Segundo, el silencio para la escucha activa. Es imposible comprender el terreno del otro si uno está ocupado emitiendo sus propios sonidos. La verdadera escucha es un acto de silencio profundo y generoso. Es vaciarse de las propias respuestas preconcebidas para poder acoger plenamente la realidad del otro. Solo a través de este silencio receptivo se puede evaluar la adecuación del terreno, percibir las necesidades y la apertura del interlocutor, y saber si es momento de sembrar, de regar o simplemente de acompañar en silencio.

Tercero, el silencio elocuente, donde el silencio mismo se convierte en el mensaje más poderoso. Ante un dolor profundo, el silencio compasivo comunica más que cualquier palabra de consuelo. Ante una acusación injusta, a veces el silencio digno es la respuesta más contundente. Ante una pregunta compleja, una pausa de silencio antes de responder comunica respeto por la cuestión y seriedad en la búsqueda de la respuesta. En estos casos, el silencio no es una ausencia, sino una comunicación de una calidad superior, una que habla directamente al corazón y a la inteligencia del otro sin la interferencia de las palabras.
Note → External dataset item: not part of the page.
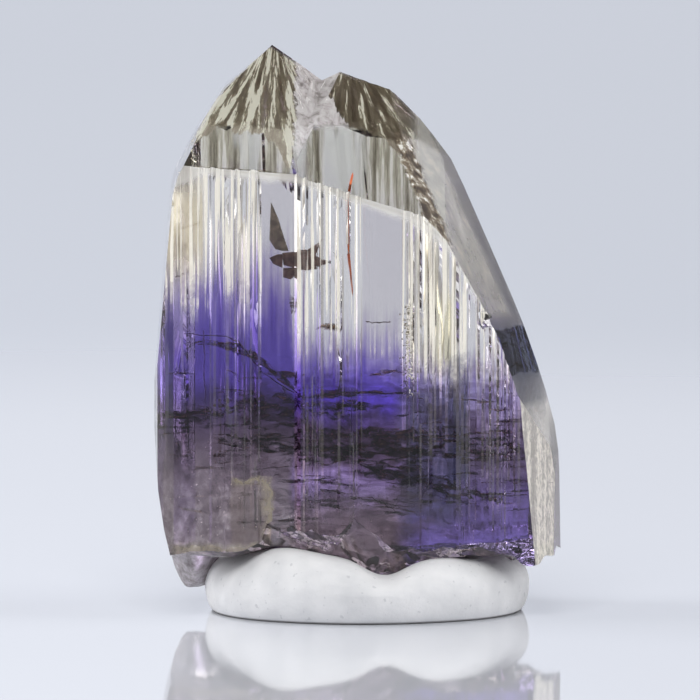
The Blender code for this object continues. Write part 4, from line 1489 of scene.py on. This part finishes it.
def camera():
    """The camera looks along +Y and a little down, so that the image's middle is CENTRE_UP up the view."""
    data = bpy.data.cameras.new("camera")
    data.sensor_width = 36.0
    data.lens = data.sensor_width * CAMERA_DISTANCE / (IMAGE_SIZE * PIXEL)
    data.clip_start = 0.01
    data.clip_end = 5.0
    eye = bpy.data.objects.new("camera", data)
    bpy.context.scene.collection.objects.link(eye)
    back = Vector((0.0, -math.cos(CAMERA_ELEVATION), math.sin(CAMERA_ELEVATION)))
    aim = Vector((CENTRE_X, 0.0, CENTRE_UP / math.cos(CAMERA_ELEVATION)))
    eye.location = (aim + back * CAMERA_DISTANCE) * MM
    eye.rotation_euler = (math.pi / 2.0 - CAMERA_ELEVATION, 0.0, 0.0)
    bpy.context.scene.camera = eye


def render_look():
    """How light is followed through the stone, and how the picture is shown."""
    scene = bpy.context.scene
    scene.view_settings.view_transform = "Standard"
    scene.view_settings.exposure = EXPOSURE
    scene.cycles.use_denoising = True
    scene.cycles.max_bounces = 20
    scene.cycles.transmission_bounces = 20
    scene.cycles.glossy_bounces = 8
    scene.cycles.diffuse_bounces = 3
    scene.cycles.transparent_max_bounces = 20


stone = crystal(tanzanite())
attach(stone, "root")
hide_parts("crystal")
putty = pad(white_putty())
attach(putty, "root")
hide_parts("putty_pad")
brown = plain_inclusion("inclusion_brown", (0.09, 0.045, 0.04), (0.24, 0.14, 0.11), 0.45)
olive = plain_inclusion("inclusion_olive", (0.17, 0.135, 0.10), (0.38, 0.32, 0.24), 0.45)
rust = plain_inclusion("needle_rust", (0.60, 0.11, 0.035), (0.80, 0.20, 0.07), 0.35)
black = plain_inclusion("inclusion_black", (0.010, 0.009, 0.014), (0.03, 0.026, 0.035), 0.6)
# Pale crack edges and grains, also used for painted glints and a painted edge highlight.
pale = plain_grain("pale_grains_cracks_and_glints", (0.88, 0.84, 0.76), 0.3)
dusky = plain_grain("crack_edge_dark", (0.16, 0.10, 0.09), 0.4)
inner = fracture_veils(dark_fracture())
inner.append(plate("inclusion_wedge", WEDGE, WEDGE_Y, 0.10, olive))
for i, outline in enumerate(CLUSTER):
    inner.append(plate(f"inclusion_plate_{i + 1}", outline, CLUSTER_Y + CLUSTER_STEP * i, 0.12, brown))
inner.append(plate("black_nick", NICK, NICK_Y, 0.10, black))
inner.append(threads("rust_needle", [NEEDLE], [NEEDLE_RADII], rust))
inner.append(crack_edges("pale_crack_edges_and_highlights", PALE_CRACKS_AND_HIGHLIGHTS, 51, pale))
inner.append(crack_edges("crack_edges_dark", DARK_CRACKS, 52, dusky))
inner.append(bright_grains(pale))
for piece in inner:
    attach(piece, "root")
studio_floor()
studio()
camera()
render_look()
El dominio de la comunicación consciente reside, por tanto, en el cultivo del principio del equilibrio entre palabra y silencio. No se trata de volverse mudo, sino de entender la palabra y el silencio como el ritmo fundamental de la creación de significado, como la inspiración y la espiración del alma. El habla vana es como una espiración constante, un vaciarse sin jamás volver a tomar aire, lo que conduce a la asfixia espiritual. El equilibrio sabio es saber cuándo inhalar el mundo a través de la escucha silenciosa y la reflexión, y cuándo exhalar una palabra que sea, a su vez, alimento y aliento para el mundo. Este es un arte que se refina a lo largo de toda una vida, un movimiento constante de la consciencia que transforma al individuo de un mero emisor de sonidos a un verdadero artífice del diálogo, un jardinero del espíritu que sabe que el silencio prepara la tierra y que la palabra justa es la semilla que puede dar el fruto de la comprensión.